15. What is Price Earnings (P.E) Ratio?
This is a ratio that expresses the price of a company's stock in relation to its earnings per share. It hypothetically indicates over how many years, an investment in the stock will be recouped at current earnings and price terms.
16. Who regulates the Stock Market?
The principal regulator of the entire financial system in Nigeria remains the Central Bank of Nigeria. However the Securities and Exchange Commission (SEC) is vested with the responsibility of overseeing all capital market activities in Nigeria. Other Self-Regulating Organisations such as the Nigerian Stock Exchange (NSE), the Chartered Institute of Stockbrokers (CIS) and Association of Issuing House of Nigeria (AIHN) also play quasi-regulatory functions within the capital market community.
17. What is a Prospectus?
This printed document is actually a summary of a company's registration statement for new securities filed with the SEC. It contains in detail all material information about the corporation and the security being issued. A prospectus must be given to all potential buyers of a new issue.
18. What is underwriting?
The Securities and Exchange Commission ("SEC") has directed that all public offers must be at least 80% underwritten by Issuing House(s) Underwriting therefore means the upfront payment of all or part of the Offer proceeds by the Issuing House to the Issuer as a means of warehousing the shares to prevent unsuccessful offers due to low subscription.
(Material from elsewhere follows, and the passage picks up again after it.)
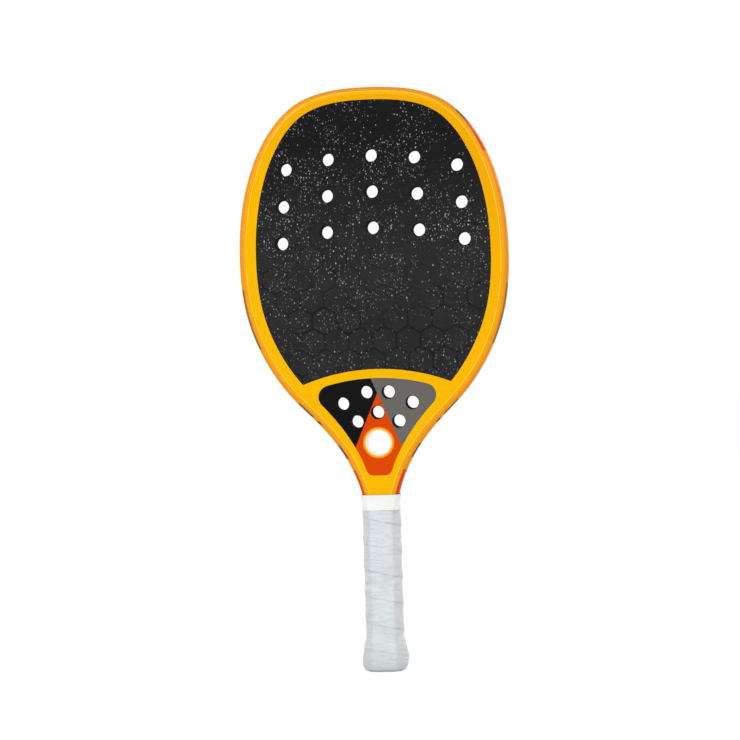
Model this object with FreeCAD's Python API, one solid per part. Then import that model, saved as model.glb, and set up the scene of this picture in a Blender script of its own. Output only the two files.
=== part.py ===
import FreeCAD, Part
import math
import os

# Beach tennis racket, drawn upright: +Z runs along the handle to the tip of the head,
# the front face looks along -Y, and +X is to the right seen from the front.
# Heights are written from the flat end of the butt; everything is moved down at the end
# so that the frame starts at the middle of the grip, on the handle's own axis.

# Whole racket
OVERALL_LENGTH = 500.0
HEAD_HALF_WIDTH = 115.2
THICKNESS = 22.0
EDGE_RADIUS = 6.0
GRIP_MIDDLE = 80.0
# Flat strip of bare tube between its rounding and the edge of the skins
FLAT_LAND = 0.4

# Layers on each face, counted inwards from the outside
FILM = 0.2
SKIN = 0.6
TUBE_WALL = 1.3

# Outline from the tip down: shares of the head's half width and of the head's length
HEAD_LENGTH = 324.3
OUTLINE_STATIONS = [
    (0.574, 0.0446),
    (0.834, 0.1572),
    (0.964, 0.2969),
    (1.000, 0.4424),
    (0.957, 0.5938),
    (0.804, 0.7302),
    (0.618, 0.8213),
    (0.460, 0.8782),
    (0.348, 0.9239),
    (0.213, 1.0),
]
LEG_HALF_WIDTH = 12.0
LEG_START = 123.9

# Frame tube and the slot between its legs
FRAME_WIDTH = 14.0
SLOT_WIDTH = 3.0

# Bridge: a bent tube under a painted bar, its middle given from the tip
BAR_DROP = 244.5
BAR_RADIUS = 168.0
BAR_WIDTH = 7.6
BRIDGE_TUBE_WIDTH = 12.0

# Painted border of the grit face: narrow at the tip, wider down the sides
TIP_BORDER = 10.8
SIDE_BORDER = 14.8
BORDER_FADE = 45.0

# Air holes of the head: rows on an arc, the first one given from the tip
HOLE_RADIUS = 5.5
RIM_FLARE = 0.5
FIRST_ROW_DROP = 58.3
ROW_SPACING = 30.9
ROW_RADIUS = 270.0
ROW_PITCHES = [37.1, 38.7, 39.6]
HOLES_EACH_SIDE = 2

# Hang hole, given from the bar, and its sleeve and printed ring
HANG_HOLE_DROP = 59.1
HANG_HOLE_RADIUS = 10.2
SLEEVE_WALL = 1.0
SLEEVE_LIP = 0.6
RING_WIDTH = 2.2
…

The two forms of underwriting commonly used in the Nigerian Capital Market are Standby and Firm. While Standby Underwriting is contingent upon poor performance of an Offer, Firm Underwriting is normally done upfront.
19. What happens if an offer becomes oversubscribed?
Excess application monies may be utilized in allotting additional shares to the extent that can be accommodated by the company's unissued share capital (Authorized Share Capital) subject to regulatory approval. Any excess not accommodated by the authorized share capital shall be returned to shareholders as "return monies".